Some Benefits of Collecting Rainwater
Like most people, you’ve heard that collecting rainwater benefits the environment, but you can’t explain why.
Listed below are a few bullet points followed by key facts regarding why collecting rainwater is essential for sustaining the local environment and the global water cycle.
Harvesting rainwater is an excellent way to:
- Protect your community’s watershed
- Save you money on your water bill
- Prevent stormwater runoff from polluting the local waterways
- Protect groundwater supplies from contamination and overuse
- Help maintain healthy plants and wildlife
- Consume less water to grow plants
- Maintain a lush and healthy garden (which, in turn, enriches the habitat and helps to regulate local temperatures and precipitation)

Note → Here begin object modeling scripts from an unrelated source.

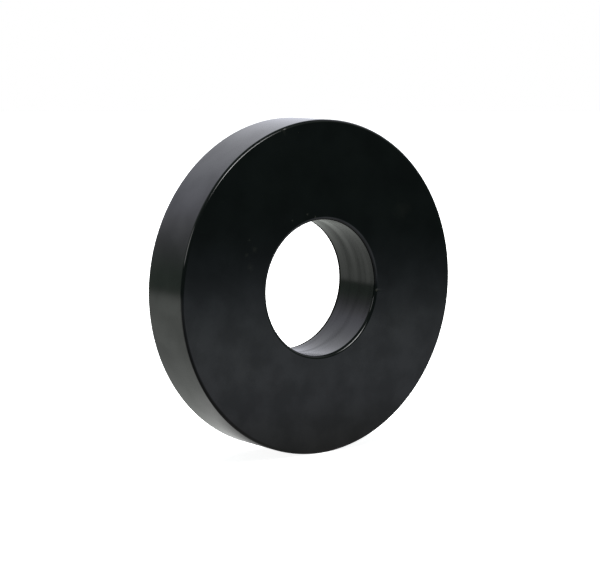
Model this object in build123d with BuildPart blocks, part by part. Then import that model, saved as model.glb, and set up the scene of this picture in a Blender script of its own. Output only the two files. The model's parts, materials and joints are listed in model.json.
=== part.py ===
from build123d import *

import os

# Ring insulator for a fence: one plain, thick, flat ring moulded in black polymer.
# Millimetres.  The ring stands upright: Z is up, the bore runs along Y, the front face
# looks along -Y, and the origin is the middle of the bore, halfway between the faces.

# Driving dimensions
outer_diameter = 75.0
bore_diameter = 30.4  # passes a 30 mm bar with 0.2 mm to spare all round
thickness = 13.5
rim_round = 0.65  # rounded edge between the rim and each flat face
front_mouth_round = 0.75  # rounded edge where the bore opens in the front face
back_mouth_round = 0.15  # the back mouth is nearly sharp, only its burr is broken

outer_radius = outer_diameter / 2
bore_radius = bore_diameter / 2
half_thickness = thickness / 2

with BuildPart() as insulator_ring:
    # The disc, pierced by the bore: the sketch lies halfway between the two faces.
    with BuildSketch(Plane.XZ):
        Circle(outer_radius)
        Circle(bore_radius, mode=Mode.SUBTRACT)
    extrude(amount=half_thickness, both=True)

    # Each flat face has two round edges: the smaller is the mouth of the bore.
    rings_by_radius = edges().filter_by(GeomType.CIRCLE).sort_by(SortBy.RADIUS)
    mouth_edges = rings_by_radius[:2].sort_by(Axis.Y)
    rim_edges = rings_by_radius[-2:]

    fillet(rim_edges, rim_round)
    fillet(mouth_edges[0], front_mouth_round)
    fillet(mouth_edges[-1], back_mouth_round)

insulator_ring.part.label = "insulator_ring"

os.makedirs("parts", exist_ok=True)
export_step(insulator_ring.part, "parts/insulator_ring.step")
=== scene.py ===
"""Ring insulator for a fence: one thick, flat ring of black polyamide, dressed for rendering.

The ring stands on its rim on a pale studio floor.  Lengths are in metres in the frame of
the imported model: Z is up, the bore runs along Y, and the front face looks along -Y.
A place on the ring is given by its clock angle, in degrees as seen from the front: 0 is on
the right and 90 at the top.  A place in the studio is given by its bearing, which is 0
along +Y and 90 along +X, and by its elevation above the horizon.
"""

import json
import logging
import math
from dataclasses import dataclass
from enum import Enum, IntEnum
from typing import Any, Iterable, NamedTuple, Sequence

import bpy
from mathutils import Matrix, Vector, noise

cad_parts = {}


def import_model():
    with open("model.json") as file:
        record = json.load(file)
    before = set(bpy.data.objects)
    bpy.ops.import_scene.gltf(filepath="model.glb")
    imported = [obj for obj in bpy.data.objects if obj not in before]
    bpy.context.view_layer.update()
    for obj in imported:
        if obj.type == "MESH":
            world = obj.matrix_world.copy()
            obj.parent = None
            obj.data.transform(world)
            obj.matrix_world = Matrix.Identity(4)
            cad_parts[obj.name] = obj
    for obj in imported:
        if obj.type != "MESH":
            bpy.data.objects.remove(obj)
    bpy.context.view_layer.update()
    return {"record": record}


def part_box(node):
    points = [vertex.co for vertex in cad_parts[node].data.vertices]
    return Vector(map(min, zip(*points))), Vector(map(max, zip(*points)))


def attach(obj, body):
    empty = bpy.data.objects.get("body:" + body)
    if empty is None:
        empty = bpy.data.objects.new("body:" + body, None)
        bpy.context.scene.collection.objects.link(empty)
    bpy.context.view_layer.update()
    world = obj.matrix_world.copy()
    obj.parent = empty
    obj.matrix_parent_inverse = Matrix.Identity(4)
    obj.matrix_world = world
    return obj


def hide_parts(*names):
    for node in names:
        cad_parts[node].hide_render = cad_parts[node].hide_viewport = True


LOG = logging.getLogger("ring_insulator")

MM = 0.001
CAD_NODE = "insulator_ring"
WHITE = "#FFFFFF"


class Zone(IntEnum):
    """The surfaces of the ring, in the order of their material slots."""

    FACE = 0
    RIM = 1
    BORE = 2
    DARK_BACK_EDGE = 3


class Seen(Enum):
    """What a piece of the studio is there for."""

    IN_VIEW = "in the camera's view"
    IN_GLOSS = "in the gloss of the ring"


# ------------------------------------------------------------------ shared helpers


def linear(colour: str) -> tuple[float, float, float, float]:
    """Turn an sRGB colour into the linear values that a shader takes.

    Args:
        colour: the colour as "#RRGGBB".

    Returns:
        Linear red, green and blue, and an alpha of 1.
    """
    shares = [int(colour[i : i + 2], 16) / 255 for i in (1, 3, 5)]
    parts = [s / 12.92 if s <= 0.04045 else ((s + 0.055) / 1.055) ** 2.4 for s in shares]
    return (*parts, 1.0)


def direction(bearing: float, elevation: float) -> Vector:
    """Give the unit vector from the ring to a place in the studio.

    Args:
        bearing: degrees from +Y towards +X.
        elevation: degrees above the horizon.

    Returns:
        The unit vector.
    """
    b, e = math.radians(bearing), math.radians(elevation)
    return Vector((math.sin(b) * math.cos(e), math.cos(b) * math.cos(e), math.sin(e)))


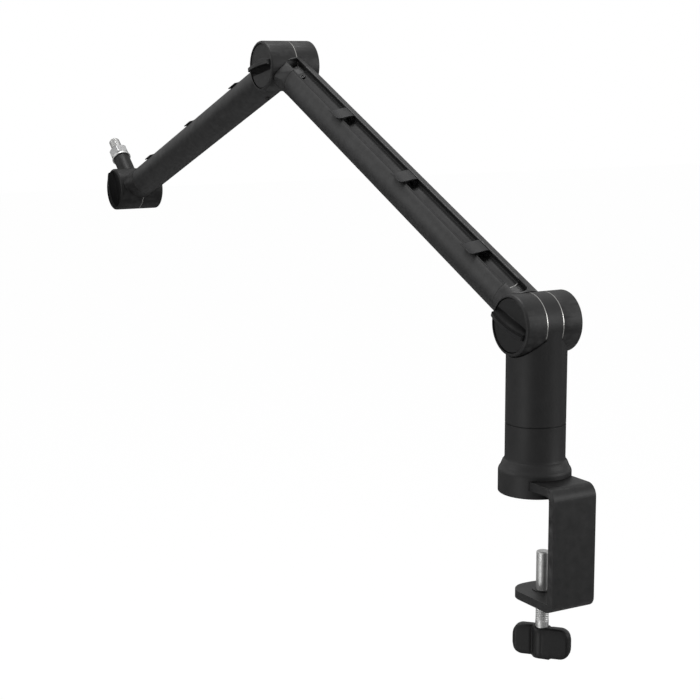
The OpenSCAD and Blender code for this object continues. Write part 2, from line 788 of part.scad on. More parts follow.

- Reduce the effects of dry spells
- Mitigate the effects of climate change
- Promote the recycling of materials available around you
- Reduce your carbon footprint
Collecting rainwater is a common practice in many countries worldwide. Even though some states have banned this practice, others encourage it, as they see rainwater harvesting benefits. Some countries even provide tax incentives to homeowners who choose to collect rainwater.
Water is essential to life, and droughts are common in many countries. This is why it’s necessary to collect rainwater to help the environment. Water is a valuable resource that shouldn’t be wasted, especially when water shortages are common.
If you live in an area with frequent rainfall, you can easily collect water around the house and yard. Find out if collecting rainwater is illegal in your area, and determine the legal requirements if you want to build a rainwater collection system at your home.